Friday, September 25, 2009

Not To Be Out Done...

The entire office got a big laugh about the letter from the homeowner regarding the "Garbage Gestapo".  This, of course, could not go without a response, so the assistant who works on that property and I crafted the following letter:

Your recent letter to the association is being forwarded to the Association Coalition SWAT Team. They are a very elite group operating undercover. Few, if any, know of their existence. One could be your neighbor, your friend, your mom or dad. Their identity will only be revealed if you are invited to join.

Upon passing your initiation, you must remain anonymous-revealing nothing. No t-shirts with identifying lettering can be worn, no drinking in garages as this brings attention to the team (and that old lady is a blabbermouth), no pillow bags full of door knobs, or socks filled with nickels can be used. These items leave marks. This team prefers more subtle forms of punishment that is unidentifiable and untraceable.

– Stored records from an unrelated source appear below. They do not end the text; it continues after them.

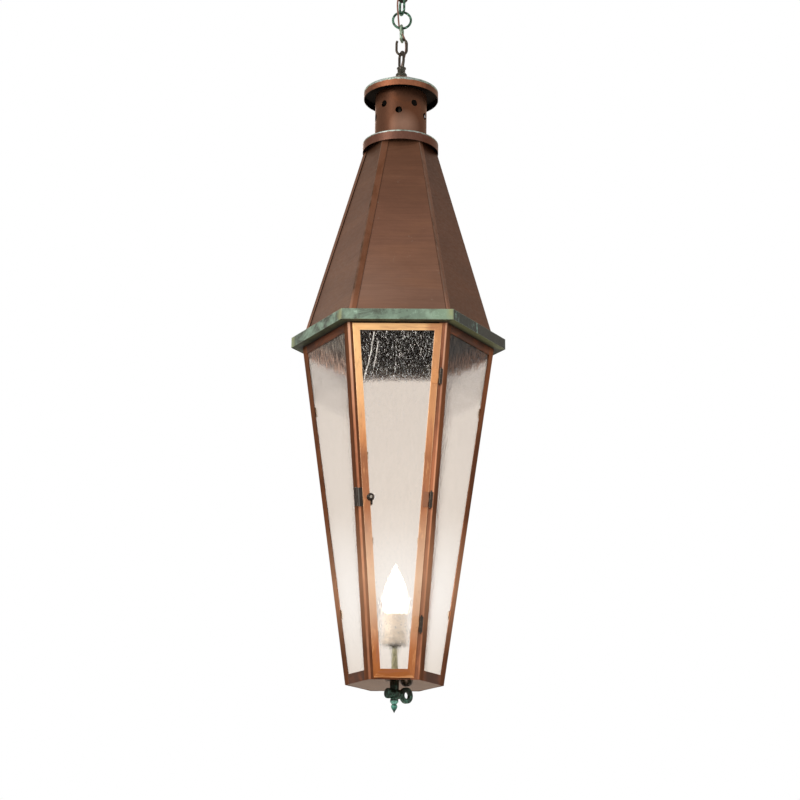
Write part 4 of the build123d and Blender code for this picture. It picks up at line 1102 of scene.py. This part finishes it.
# the lead lies in one upright plane: (reach from the axis, height)
LEAD_TURN = math.radians(120)
LEAD_ROUTE = [
    (reach * math.cos(LEAD_TURN), reach * math.sin(LEAD_TURN), z)
    for reach, z in (
        (0, -0.2001), (-0.0007, -0.23913), (0.0007, -0.3052), (0, -0.3292), (0.030, -0.3492),
        (0.0618, -0.3845), (0.139, -0.6775), (0.14433, -0.724), (0.13437, -0.7941),
        (0.10795, -0.97435), (0.08078, -1.16462), (0.07192, -1.2247), (0.05192, -1.2454),
        (0.0035, -1.2464),
    )
]


def nurbs_line(name, route):
    """The points of the smooth line through a route."""
    curve = bpy.data.curves.new(name, "CURVE")
    curve.dimensions = "3D"
    curve.resolution_u = 12
    spline = curve.splines.new("NURBS")
    spline.points.add(len(route) - 1)
    for point, place in zip(spline.points, route):
        point.co = (*place, 1)
    spline.order_u = 3
    spline.use_endpoint_u = True
    holder = bpy.data.objects.new(name, curve)
    line = bpy.data.meshes.new_from_object(holder)
    points = [v.co.copy() for v in line.vertices]
    bpy.data.objects.remove(holder)
    return points


def rings(points, radius, count=16):
    """Rings of points square to the line, turned as little as possible from one to the next."""
    made, side = [], None
    travelled = 0.0
    for i, point in enumerate(points):
        way = (points[min(i + 1, len(points) - 1)] - points[max(i - 1, 0)]).normalized()
        if side is None:
            side = way.orthogonal()
        side = (side - way * side.dot(way)).normalized()
        other = way.cross(side)
        if i:
            travelled += (point - points[i - 1]).length
        ring = [
            point + (side * math.cos(a) + other * math.sin(a)) * radius
            for a in (2 * math.pi * k / count for k in range(count))
        ]
        made.append((travelled, ring))
    return made


def tube(name, made):
    """A tube over the given rings, with U once round it and V its length in metres."""
    count = len(made[0][1])
    corners = [p for _, ring in made for p in ring]
    faces, maps = [], []
    for i in range(len(made) - 1):
        for k in range(count):
            n = (k + 1) % count
            faces.append(
                (i * count + k, i * count + n, (i + 1) * count + n, (i + 1) * count + k)
            )
            v0, v1 = made[i][0], made[i + 1][0]
            maps += [
                (k / count, v0), ((k + 1) / count, v0), ((k + 1) / count, v1), (k / count, v1)
            ]
    mesh = bpy.data.meshes.new(name)
    mesh.from_pydata(corners, [], faces)
    layer = mesh.uv_layers.new(name="UVMap")
    for spot, uv in zip(layer.data, maps):
        spot.uv = uv
    mesh.shade_smooth()
    mesh.materials.append(cord_material)
    made_object = bpy.data.objects.new(name, mesh)
    scene.collection.objects.link(made_object)
    return made_object


def declare(node):
    """Hides the CAD node that a tube along a line stands for."""
    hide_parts(node)


# The supply cord bends at each contact of the chain, so it is cut between them.
supply_line = nurbs_line("SupplyLine", SUPPLY_ROUTE)
supply_rings = rings(supply_line, CORD / 2)
BENDS = ["canopy_loop", "upper_link", "chain_ring", "middle_link", "open_link"]
CUTS = [0.047, 0.0775, 0.108, 0.1430]       # where it is cut, measured along it
run = [r[0] for r in supply_rings]
marks = [0] + [min(range(len(run)), key=lambda i: abs(run[i] - c)) for c in CUTS]
marks.append(len(run) - 1)
for i, (bend, first, last) in enumerate(zip(BENDS, marks, marks[1:])):
    piece = tube(f"SupplyCord{i + 1}", supply_rings[first : last + 1])
    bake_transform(piece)
    declare("supply_cord")

lead_line = nurbs_line("LeadLine", LEAD_ROUTE)
lead = tube("SocketLead", rings(lead_line, CORD / 2))
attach(lead, "lantern")
declare("socket_lead")


# ---- surroundings --------------------------------------------------------------------
def light_room():
    """A soft pale room that camera, gloss and glass see as plain white."""
    world = bpy.data.worlds.new("Room")
    scene.world = world
    world.use_nodes = True
    tree = world.node_tree
    tree.nodes.clear()

    def node(kind, *values):
        made = tree.nodes.new(kind)
        for socket, value in zip(made.inputs, values):
            if isinstance(value, bpy.types.NodeSocket):
                tree.links.new(value, socket)
            else:
                socket.default_value = value
        return made

    path = node("ShaderNodeLightPath").outputs
    seen = path["Is Camera Ray"]
    for ray in ("Is Glossy Ray", "Is Transmission Ray"):
        either = node("ShaderNodeMath")
        either.operation = "MAXIMUM"
        tree.links.new(seen, either.inputs[0])
        tree.links.new(path[ray], either.inputs[1])
        seen = either.outputs[0]
    room = node("ShaderNodeBackground", (1.0, 0.98, 0.96, 1), 0.55)
    white = node("ShaderNodeBackground", (1, 1, 1, 1), 1.0)
    both = node("ShaderNodeMixShader", seen, room.outputs[0], white.outputs[0])
    node("ShaderNodeOutputWorld", both.outputs[0])


LAMP_AIM = Vector((0, 0, -0.85))  # a little below the eave
FLOOR_REACH = 6.0
FLOOR_DROP = 0.9                  # below the finial's tip


def lamp(name, place, size, watts, colour=(1, 1, 1)):
    """A round lamp aimed at the lantern, itself unseen by the camera and through glass."""
    data = bpy.data.lights.new(name, "AREA")
    data.shape = "DISK"
    data.size = size
    data.energy = watts
    data.color = colour
    made = bpy.data.objects.new(name, data)
    made.location = place
    aim = LAMP_AIM - Vector(place)
    made.rotation_euler = aim.to_track_quat("-Z", "Y").to_euler()
    made.visible_camera = False
    made.visible_transmission = False
    scene.collection.objects.link(made)


def lay_floor(reach, level):
    """A pale floor."""
    mesh = bpy.data.meshes.new("Floor")
    corners = [(-reach, -reach), (reach, -reach), (reach, reach), (-reach, reach)]
    mesh.from_pydata([(x, y, level) for x, y in corners], [], [(0, 1, 2, 3)])
    floor = bpy.data.objects.new("Floor", mesh)
    scene.collection.objects.link(floor)
    t = Tree("PaleFloor")
    shade = t.ramp(t.noise(3, 3), [(0.3, (0.83, 0.83, 0.82, 1)), (0.7, (0.88, 0.88, 0.87, 1))])
    mesh.materials.append(t.output(t.surface(shade, Roughness=0.9)))


light_room()
lamp("KeyLamp", (-1.9, -2.3, -0.1), 1.1, 62, (1.0, 0.97, 0.93))
lamp("FillLamp", (2.2, -1.6, -1.2), 1.2, 9)
lamp("BackLamp", (-0.8, 2.2, 0.1), 1.2, 16)
lay_floor(FLOOR_REACH, cad_low.z - FLOOR_DROP)
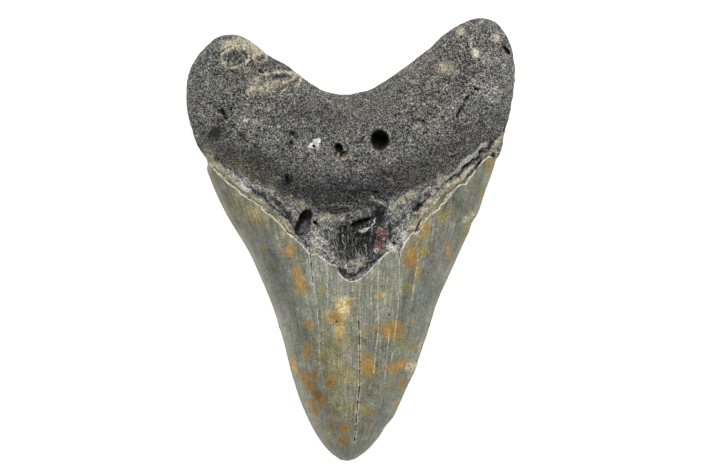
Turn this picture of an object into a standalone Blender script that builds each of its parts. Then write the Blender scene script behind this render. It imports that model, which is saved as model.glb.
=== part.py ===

Their main function is to assess the violation, correct the problem and slip away into the night unnoticed. Their target is unaware of their visit but is aware something has happened. If you choose to join the team and successfully pass the initiation process, you will be issued a uniform which may be worn only during “missions”. These uniforms are created to match the exact color scheme of the community so members may move about un-noticed.

This letter is being sent anonymously to protect the innocent and will self destruct once read. If you are selected for membership, a covert group of the selection committee will contact you.





Thursday, September 24, 2009

Homeowners Have a Sense of Humor, Too

In the city and suburbs, trash is a big deal.  The villages and the associations regulate when you can put your garbage out for pickup.  Usually it's after 6 pm the night before pickup and the empty receptacles must be retrieved from the curb the night of pickup.  This is sometimes a challenge for people particularly on weeks where pickup is delayed because of a monday holiday.  Therefore, we are constantly sending out reminder letters to people about trash violations.  This does, sometimes create challenges for us because we are unable to identify the "violator" and end up sending letters to all occupants of a building. 

One homeowner, frustrated due to the absurdity of the rules and our required enforcement of them as well as the time and expense of this enforcement sent us the following letter.  (I edited some of it  for grammar and to preserve anonymity.)

We recently recieved a violation letter because someone in our building placed their garbage out one day early due to the Labor Day holiday.  I observed many such violatiors in our community.  I assume many people received letters because someone in their building failed to understand that trash collection must be delayed due to a national holiday.  These letters do little to solve the problem while wasting precious assoication funds on postage. 

I believe I have a solution that will fix the problems that occur as many as 10 times per year.  I, along with several of my neighbors, can no longer stand these deviants placing ther trash receptacles out as much as one full day early.  What I propose is a vigilante group similar to the Guardian Angels or Black Panthers.  During weeks with national holidays, we will patrol the neighborhood and determine who has placed their refuse out too early.  Many of the hooligans go as far as to blatantly put their address on the side of the receptacle.  We will then return these receptacles to the townhouse from which they came by any means necessary.  We are not opposed to violence.  I am also willing to enforce other rules and regulations should the need arise.

Since this is a volunteer organization, we will save hundreds, possibly thouhsands, of dollars in postage.  I would also like to mention, I have previous experience in code enforcement.  While attending college, a resident in my apartment complex repeatedly violated the quiet hours.  I savagely beat him with a pillowcase full of doorknobs.  The campus police said they had never seen someone who was so adamant about apartment covenants.  The judge said my actions bordered on insanity.  While awaiting your response, I will be brainstorming names.  Currently, I am thinking "Garbage Gestapo".  I will be making t-shirts.  This will also give us an excuse to drink heavily in my garage on a weekday.  I mean other than Shitfaced Monday and Thirsty Thursday.  Many of us already have our own weapons so you will not need to provide us with anything.  As mentioned earlier, I prefer a pillowcase of door knobs and to a lesser extent, a sock filled with nickels.  With Columbus Day just around the corner, we must move swiftly and without remorse.  Please let me know when you want us to start.  God Belss America. 

We are crafting an equally clever response to this homeowner.  I am thinking we will want to send it anonymously from the current militia of this homeowners' association inviting him to join the secret society, but reminding him that pillowcases with doorknobs leave marks and that they prefer more subtle enforcement proceedures that will cause injuries, but leave no external evidence of the enforcement proceedings. 

Wednesday, September 9, 2009

Gotta Have Fun Sometimes

Its late in the summer and everyone's tired.  Because of this, sometimes we get a bit goofy to blow off a bit of steam.  Today, we got an invoice from a vendor who is obviously having as stressful a summer as we have had.  The work order was for cleaning up doggie "landmines".  No one's favorite job, but someone has to do it.  This was the description of work completed on the invoice:

"Cleaned up all dog waste from common area around this unit.  Placed in paper bag, set on fire, dropped bag on porch,  rang doorbell and left."